● Task goal: Among the entries below, extract exactly the lines that run from the one with "Reconstruct the object" through the one with "vine, +Z is up.", both ends included.

● Information shown:

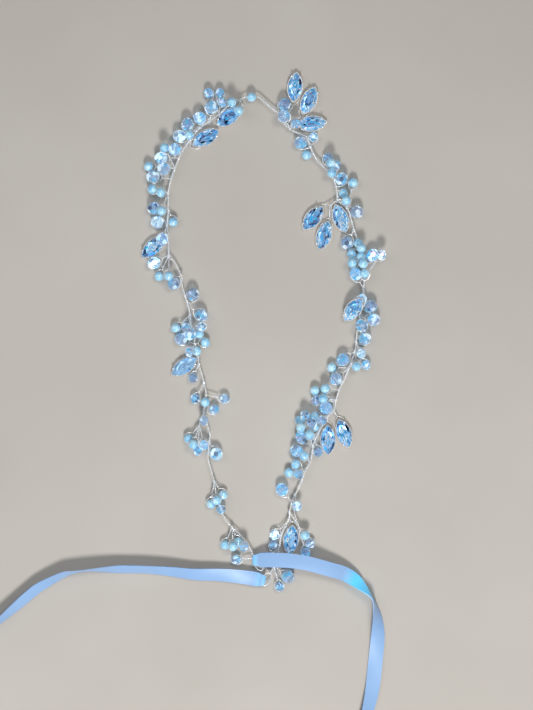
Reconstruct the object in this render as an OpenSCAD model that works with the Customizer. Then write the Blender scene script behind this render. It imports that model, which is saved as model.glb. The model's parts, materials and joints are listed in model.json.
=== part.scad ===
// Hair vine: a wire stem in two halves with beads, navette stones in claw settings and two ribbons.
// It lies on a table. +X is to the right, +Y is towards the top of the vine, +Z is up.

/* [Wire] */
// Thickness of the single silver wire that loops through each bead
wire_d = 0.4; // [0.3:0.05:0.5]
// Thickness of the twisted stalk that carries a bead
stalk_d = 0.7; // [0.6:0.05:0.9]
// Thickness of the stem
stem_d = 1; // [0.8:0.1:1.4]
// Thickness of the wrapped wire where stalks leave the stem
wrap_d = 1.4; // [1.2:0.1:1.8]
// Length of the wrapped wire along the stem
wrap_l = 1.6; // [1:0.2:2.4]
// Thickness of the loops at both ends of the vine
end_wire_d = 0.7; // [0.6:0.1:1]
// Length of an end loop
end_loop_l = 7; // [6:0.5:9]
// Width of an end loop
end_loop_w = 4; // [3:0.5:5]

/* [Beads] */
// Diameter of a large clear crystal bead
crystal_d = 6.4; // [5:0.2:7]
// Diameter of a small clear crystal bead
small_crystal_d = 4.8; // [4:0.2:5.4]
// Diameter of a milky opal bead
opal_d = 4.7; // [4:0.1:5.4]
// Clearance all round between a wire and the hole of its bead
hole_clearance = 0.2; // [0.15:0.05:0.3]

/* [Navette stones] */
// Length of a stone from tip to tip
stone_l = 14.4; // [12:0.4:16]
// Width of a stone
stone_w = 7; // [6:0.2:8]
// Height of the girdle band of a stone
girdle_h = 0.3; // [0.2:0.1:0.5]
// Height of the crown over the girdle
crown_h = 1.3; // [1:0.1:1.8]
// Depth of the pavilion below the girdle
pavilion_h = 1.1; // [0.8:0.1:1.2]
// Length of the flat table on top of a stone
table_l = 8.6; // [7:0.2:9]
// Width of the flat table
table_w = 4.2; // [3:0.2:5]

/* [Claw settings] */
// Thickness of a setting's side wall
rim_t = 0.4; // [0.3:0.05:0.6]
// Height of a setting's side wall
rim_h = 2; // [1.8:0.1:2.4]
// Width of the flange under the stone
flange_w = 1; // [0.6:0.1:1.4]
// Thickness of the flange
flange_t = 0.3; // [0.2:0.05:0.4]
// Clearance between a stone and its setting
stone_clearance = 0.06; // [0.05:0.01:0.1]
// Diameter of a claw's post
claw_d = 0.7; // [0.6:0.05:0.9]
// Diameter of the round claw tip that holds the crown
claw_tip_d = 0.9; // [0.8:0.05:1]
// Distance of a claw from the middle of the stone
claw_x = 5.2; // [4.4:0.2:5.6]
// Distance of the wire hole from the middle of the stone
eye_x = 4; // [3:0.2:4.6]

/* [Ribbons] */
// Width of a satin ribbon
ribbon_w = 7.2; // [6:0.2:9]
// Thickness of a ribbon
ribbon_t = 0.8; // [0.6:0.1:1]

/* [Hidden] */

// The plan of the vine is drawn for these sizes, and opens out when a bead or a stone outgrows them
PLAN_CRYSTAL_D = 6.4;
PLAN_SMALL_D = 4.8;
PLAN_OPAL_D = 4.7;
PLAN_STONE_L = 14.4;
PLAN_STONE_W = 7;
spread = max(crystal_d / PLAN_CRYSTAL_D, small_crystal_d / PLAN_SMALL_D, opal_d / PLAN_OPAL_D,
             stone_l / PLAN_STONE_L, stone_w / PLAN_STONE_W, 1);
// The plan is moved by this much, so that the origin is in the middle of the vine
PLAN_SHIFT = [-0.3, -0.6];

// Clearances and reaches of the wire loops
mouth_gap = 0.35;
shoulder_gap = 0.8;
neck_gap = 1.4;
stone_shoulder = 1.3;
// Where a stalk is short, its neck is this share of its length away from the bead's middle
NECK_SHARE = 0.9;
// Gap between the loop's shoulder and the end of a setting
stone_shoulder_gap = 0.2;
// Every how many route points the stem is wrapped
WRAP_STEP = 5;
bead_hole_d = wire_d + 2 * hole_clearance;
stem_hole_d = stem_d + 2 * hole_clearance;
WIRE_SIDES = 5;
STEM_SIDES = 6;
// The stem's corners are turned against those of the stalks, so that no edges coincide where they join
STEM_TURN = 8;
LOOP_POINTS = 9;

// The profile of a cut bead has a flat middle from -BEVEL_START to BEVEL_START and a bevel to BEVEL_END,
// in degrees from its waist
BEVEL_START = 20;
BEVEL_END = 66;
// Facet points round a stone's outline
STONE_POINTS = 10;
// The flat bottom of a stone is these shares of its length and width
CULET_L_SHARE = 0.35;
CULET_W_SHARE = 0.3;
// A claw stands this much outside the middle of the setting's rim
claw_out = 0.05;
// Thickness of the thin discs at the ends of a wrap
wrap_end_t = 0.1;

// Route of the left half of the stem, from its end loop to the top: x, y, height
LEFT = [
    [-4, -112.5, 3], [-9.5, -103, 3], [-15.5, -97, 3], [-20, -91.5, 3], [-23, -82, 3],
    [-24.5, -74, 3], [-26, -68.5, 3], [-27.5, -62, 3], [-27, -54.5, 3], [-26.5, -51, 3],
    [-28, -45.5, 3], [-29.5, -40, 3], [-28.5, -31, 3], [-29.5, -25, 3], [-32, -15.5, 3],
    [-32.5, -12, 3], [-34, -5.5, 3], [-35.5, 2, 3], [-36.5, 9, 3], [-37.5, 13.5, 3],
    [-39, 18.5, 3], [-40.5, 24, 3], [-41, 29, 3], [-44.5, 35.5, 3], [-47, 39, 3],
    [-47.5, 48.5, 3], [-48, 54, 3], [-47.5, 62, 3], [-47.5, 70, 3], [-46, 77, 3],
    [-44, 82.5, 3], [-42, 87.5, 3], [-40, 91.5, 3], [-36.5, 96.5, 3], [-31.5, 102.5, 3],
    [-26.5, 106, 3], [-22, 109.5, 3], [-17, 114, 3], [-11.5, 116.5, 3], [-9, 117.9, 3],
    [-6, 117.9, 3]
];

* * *

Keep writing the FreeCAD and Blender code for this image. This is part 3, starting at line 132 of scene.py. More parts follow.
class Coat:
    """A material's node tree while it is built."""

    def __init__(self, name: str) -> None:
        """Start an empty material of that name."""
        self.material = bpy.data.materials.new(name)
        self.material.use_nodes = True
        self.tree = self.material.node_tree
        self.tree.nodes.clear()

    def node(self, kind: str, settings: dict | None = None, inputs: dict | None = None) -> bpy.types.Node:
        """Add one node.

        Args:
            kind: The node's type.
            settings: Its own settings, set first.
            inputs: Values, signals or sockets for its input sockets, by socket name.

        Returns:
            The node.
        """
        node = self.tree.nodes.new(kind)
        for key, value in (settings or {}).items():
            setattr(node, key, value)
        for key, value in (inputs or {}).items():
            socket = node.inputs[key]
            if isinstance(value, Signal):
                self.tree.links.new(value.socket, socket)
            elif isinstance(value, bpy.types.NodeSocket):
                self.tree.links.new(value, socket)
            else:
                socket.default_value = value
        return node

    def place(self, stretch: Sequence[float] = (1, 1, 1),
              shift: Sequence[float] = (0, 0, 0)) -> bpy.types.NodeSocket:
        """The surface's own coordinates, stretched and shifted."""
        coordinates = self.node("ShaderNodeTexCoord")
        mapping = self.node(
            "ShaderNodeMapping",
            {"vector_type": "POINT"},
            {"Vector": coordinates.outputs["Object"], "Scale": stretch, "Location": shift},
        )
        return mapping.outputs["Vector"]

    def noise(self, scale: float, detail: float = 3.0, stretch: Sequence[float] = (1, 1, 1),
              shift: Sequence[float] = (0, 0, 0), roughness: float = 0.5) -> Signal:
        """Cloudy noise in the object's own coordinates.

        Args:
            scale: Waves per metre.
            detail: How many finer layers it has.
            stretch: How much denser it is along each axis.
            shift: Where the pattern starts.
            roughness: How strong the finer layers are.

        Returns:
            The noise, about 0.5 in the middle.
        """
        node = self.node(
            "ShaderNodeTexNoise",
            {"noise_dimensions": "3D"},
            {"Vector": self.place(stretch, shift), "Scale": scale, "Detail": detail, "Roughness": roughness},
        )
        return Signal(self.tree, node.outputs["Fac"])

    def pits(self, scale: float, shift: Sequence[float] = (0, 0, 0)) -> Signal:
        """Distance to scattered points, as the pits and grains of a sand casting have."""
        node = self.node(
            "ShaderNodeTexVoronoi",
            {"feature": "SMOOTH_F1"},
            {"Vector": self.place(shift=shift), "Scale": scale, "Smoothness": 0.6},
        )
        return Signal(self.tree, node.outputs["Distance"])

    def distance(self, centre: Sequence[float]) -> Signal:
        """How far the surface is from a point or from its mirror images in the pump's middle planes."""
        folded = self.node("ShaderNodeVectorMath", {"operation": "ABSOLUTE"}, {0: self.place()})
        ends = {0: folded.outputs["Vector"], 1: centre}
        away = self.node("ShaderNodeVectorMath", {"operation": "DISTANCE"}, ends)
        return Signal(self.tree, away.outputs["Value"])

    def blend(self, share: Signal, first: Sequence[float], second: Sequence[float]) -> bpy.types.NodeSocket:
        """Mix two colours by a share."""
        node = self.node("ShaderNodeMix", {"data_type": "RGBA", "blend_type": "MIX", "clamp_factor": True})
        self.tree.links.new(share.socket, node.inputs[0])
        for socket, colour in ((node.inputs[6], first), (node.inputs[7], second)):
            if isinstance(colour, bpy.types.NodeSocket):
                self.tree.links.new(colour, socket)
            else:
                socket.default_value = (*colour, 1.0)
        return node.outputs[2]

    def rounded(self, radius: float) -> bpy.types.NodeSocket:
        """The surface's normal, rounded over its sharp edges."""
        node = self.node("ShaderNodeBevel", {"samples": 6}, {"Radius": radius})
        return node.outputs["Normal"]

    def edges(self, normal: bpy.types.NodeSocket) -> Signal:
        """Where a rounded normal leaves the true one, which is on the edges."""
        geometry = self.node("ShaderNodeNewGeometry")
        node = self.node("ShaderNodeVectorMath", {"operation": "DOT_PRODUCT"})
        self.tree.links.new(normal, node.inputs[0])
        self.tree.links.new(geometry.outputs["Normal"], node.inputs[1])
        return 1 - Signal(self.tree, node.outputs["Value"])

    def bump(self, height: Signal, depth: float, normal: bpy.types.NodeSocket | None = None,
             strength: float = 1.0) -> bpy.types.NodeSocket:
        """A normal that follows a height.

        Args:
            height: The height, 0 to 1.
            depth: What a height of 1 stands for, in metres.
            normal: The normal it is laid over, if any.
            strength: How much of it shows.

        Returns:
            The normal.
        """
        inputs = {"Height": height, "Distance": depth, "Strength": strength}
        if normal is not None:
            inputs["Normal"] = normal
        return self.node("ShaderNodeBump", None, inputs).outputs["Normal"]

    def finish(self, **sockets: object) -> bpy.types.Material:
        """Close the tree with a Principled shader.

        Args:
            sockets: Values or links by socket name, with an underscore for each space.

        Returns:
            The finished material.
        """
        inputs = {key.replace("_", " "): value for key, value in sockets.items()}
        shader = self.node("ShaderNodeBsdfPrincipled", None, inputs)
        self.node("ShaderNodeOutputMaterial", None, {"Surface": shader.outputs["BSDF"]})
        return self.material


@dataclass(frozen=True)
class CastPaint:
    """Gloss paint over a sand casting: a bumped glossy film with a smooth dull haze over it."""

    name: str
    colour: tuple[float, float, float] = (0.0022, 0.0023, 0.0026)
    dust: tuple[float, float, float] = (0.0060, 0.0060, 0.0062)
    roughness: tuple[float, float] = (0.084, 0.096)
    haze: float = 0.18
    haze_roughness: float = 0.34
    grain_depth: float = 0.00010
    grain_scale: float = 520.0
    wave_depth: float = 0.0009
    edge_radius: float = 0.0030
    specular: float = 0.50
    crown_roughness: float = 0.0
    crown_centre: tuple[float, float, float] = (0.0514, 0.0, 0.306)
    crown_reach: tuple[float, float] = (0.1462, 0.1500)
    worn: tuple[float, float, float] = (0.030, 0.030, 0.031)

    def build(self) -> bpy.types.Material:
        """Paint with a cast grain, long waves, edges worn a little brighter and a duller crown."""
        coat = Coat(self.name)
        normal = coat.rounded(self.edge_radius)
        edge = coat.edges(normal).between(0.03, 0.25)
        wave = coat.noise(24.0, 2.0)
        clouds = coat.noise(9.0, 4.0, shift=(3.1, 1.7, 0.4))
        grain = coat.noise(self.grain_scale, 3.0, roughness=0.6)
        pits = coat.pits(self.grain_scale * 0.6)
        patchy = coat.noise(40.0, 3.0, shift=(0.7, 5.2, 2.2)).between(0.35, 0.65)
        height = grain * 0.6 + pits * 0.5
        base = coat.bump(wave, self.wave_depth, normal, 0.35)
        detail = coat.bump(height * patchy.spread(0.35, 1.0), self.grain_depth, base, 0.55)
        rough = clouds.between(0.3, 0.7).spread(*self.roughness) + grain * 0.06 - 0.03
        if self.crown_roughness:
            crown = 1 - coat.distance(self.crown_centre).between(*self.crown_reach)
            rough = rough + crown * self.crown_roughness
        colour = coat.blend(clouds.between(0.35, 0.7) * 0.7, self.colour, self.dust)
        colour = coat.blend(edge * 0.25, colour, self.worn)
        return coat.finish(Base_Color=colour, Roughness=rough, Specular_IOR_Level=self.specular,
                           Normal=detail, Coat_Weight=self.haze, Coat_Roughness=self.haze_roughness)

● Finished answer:
Reconstruct the object in this render as an OpenSCAD model that works with the Customizer. Then write the Blender scene script behind this render. It imports that model, which is saved as model.glb. The model's parts, materials and joints are listed in model.json.
=== part.scad ===
// Hair vine: a wire stem in two halves with beads, navette stones in claw settings and two ribbons.
// It lies on a table. +X is to the right, +Y is towards the top of the vine, +Z is up.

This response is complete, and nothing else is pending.